When The Great British Bake Off (sorry, Pillsbury) judge Paul Hollywood tasted Michael Chakraverty’s Keralan star-bread tear-and-share in the third episode of the current tenth season, he first described the bake’s finer attributes and then stuck out his beefy man-paw to shake Michael’s hand. All the other bakers in the tent burst into applause as Michael became weak in the knees and immediately started to tear up. “It’s official. I got the first handshake,” he said. “My mom’s gonna cry.”

The reaction wasn’t the same at home, or at least in my home, where I said, “Oh, for fuck’s sake,” as soon as I saw Paul getting a little limber in the right-elbow region. It has nothing to do with Michael’s achievement — a configuration of bread in Starburst colors that looked so inviting I wanted to reach through the TV, tear off a piece, and shove it into my drooling maw — but rather with Paul’s signature move. I hate it. It has changed from a cute gesture to something that’s threatening to ruin what is best about Bake Off. 

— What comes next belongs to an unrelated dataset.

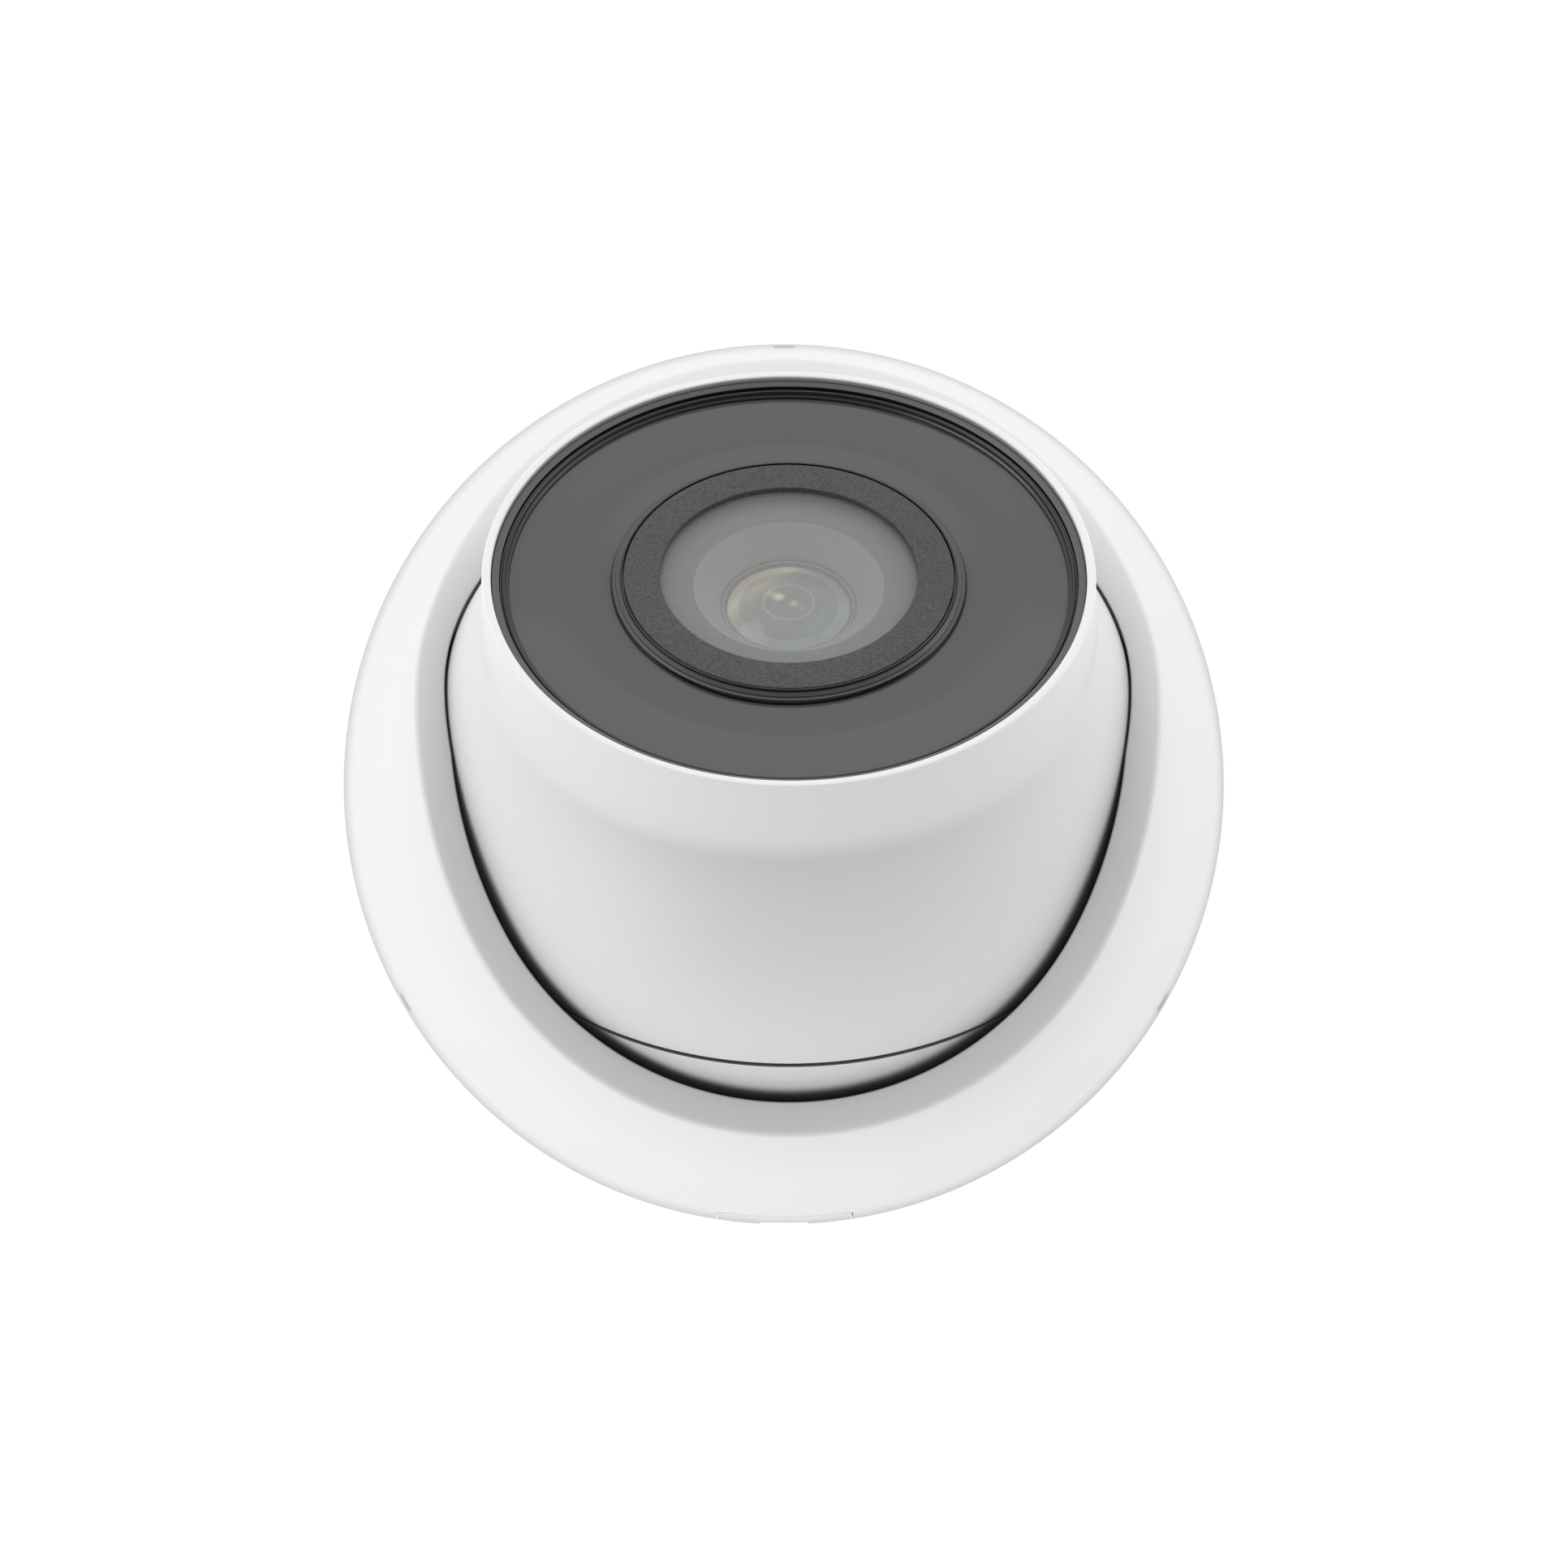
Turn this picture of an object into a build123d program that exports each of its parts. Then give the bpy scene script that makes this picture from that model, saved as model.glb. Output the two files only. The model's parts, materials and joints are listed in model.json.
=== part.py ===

Expertly mapped out last season by Scott Bryan on BuzzFeed, the phenomenon didn’t begin until the third season (or “series” as it’s called in the U.K.), when Paul gave out precisely one handshake. Season four also had only one, and season five had two. But, much like the judges’ waistlines after a season of eating cakes, biscuits, and gateaux, it has been slowly spreading since then. In season eight, there were seven handshakes, and in season nine, there were eight in just the first half of the season alone! There were three handshakes during the signature bake of the second episode, and later in the season, Paul gave out two during the same showstopper.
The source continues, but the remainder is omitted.